Personally, this book helped me realize the internal stress and clock I seem to have should not dictate my actions. This book helped me realize that I have an internal hurry that has no purpose. Sometimes, I’ll stop myself in the middle of what I’m doing and ask myself, ‘Chase, why are you feeling rushed?’ and 95% of the time my response is the same: I. don’t. know.

Moving forward, I will recognize that I have more than enough time to complete the tasks Christ has given me to accomplish; He wouldn’t ask me to do something and then not provide an adequate amount of time to do it in. I will make time for rest, and choose to live and unhurried life, because after all, it is totally a choice.

Who is this book for?

This book is for those like me who struggle with an internal ticking clock, for those who seem hurried, and don’t quite know why.
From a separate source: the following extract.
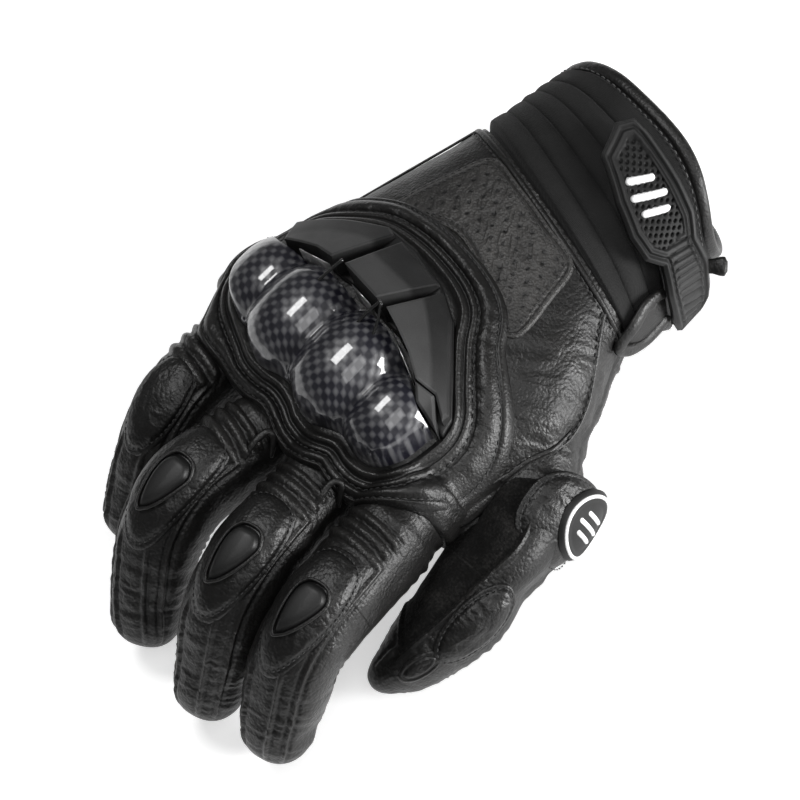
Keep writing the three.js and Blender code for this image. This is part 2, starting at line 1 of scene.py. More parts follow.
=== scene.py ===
"""Looks of a right-hand, short-cuff riding glove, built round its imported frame.

The script works in millimetres and turns them into metres where a mesh is made.
+Y runs to the fingertips, +X to the little finger and +Z out of the back of the hand.
"""
import math

import bmesh
import bpy
import numpy as np
from mathutils import Matrix, Vector
from mathutils.bvhtree import BVHTree


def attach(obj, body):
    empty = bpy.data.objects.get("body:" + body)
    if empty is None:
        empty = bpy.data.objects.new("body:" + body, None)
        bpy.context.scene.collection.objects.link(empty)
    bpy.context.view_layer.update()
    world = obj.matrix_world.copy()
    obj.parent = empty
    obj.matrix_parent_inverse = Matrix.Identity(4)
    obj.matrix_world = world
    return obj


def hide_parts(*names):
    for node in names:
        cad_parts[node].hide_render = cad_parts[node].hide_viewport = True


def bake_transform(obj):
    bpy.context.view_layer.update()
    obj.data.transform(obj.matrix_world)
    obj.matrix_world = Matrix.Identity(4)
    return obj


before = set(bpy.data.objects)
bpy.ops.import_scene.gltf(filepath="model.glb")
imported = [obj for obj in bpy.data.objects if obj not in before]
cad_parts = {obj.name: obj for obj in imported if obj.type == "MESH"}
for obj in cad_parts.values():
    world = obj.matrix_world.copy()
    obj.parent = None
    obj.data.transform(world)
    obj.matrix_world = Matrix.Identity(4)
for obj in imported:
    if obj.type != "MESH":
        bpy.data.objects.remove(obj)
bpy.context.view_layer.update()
MM = 0.001

# ---------------------------------------------------------------- driving dimensions
# the thumb, armour, scoop and closure follow their own lines here, some way from the frame's solids
# v station, x of thumb edge, x of little finger edge, z of palm, z of back, skew of the ring
BODY = np.array([
    [-54, -41.5, 30, 2.6, 56.5, -0.11],
    [-46, -41.5, 31, 2.4, 56.2, -0.13],
    [-36, -42, 33, 2.2, 55.4, -0.18],
    [-24, -42.5, 35.5, 2.0, 54.6, -0.25],
    [-12, -43.5, 37.5, 2.0, 54.2, -0.3],
    [0, -46, 41, 2.0, 54.6, -0.25],
    [14, -50.5, 46, 2.0, 55.2, -0.15],
    [30, -56, 52, 2.6, 55.8, -0.06],
    [46, -58.5, 58.5, 3.8, 56.2, 0],
    [62, -55, 62.5, 5.4, 56, 0],
    [78, -53, 63.5, 7.0, 55, 0],
    [92, -52.5, 61, 9.5, 53.4, 0],
])
BODY_POWER = 2.5
FINGER_POWER = 2.35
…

I would recommend this book for ‘speed addicts’ who are moving very quickly and beginning to wonder if what they are doing is having an impact. I would not recommend this book to someone who is hoping for a practical resource to teach him or her how to rest or establish a Sabbath. This book does discuss this, but I would say it only skims the subject.

Why you should read this book and not just the review –

You should read the book and not just this review, because Fadling lays an impressive groundwork for slowing your life down, thus making your life more impactful for the Kingdom. Alan Fadling invested a wealth of wisdom into this book that he accumulated over a lifetime of ministry failure and success. This book is definitely worth your read. Beware, however, the book does not necessarily stay on topic throughout. All of Fadling’s thoughts and insights are fantastic, yet there are times when he takes the reader on detours to explain other important topics not directly related to an unhurried life. All things considered, I would say this book is well worth your time.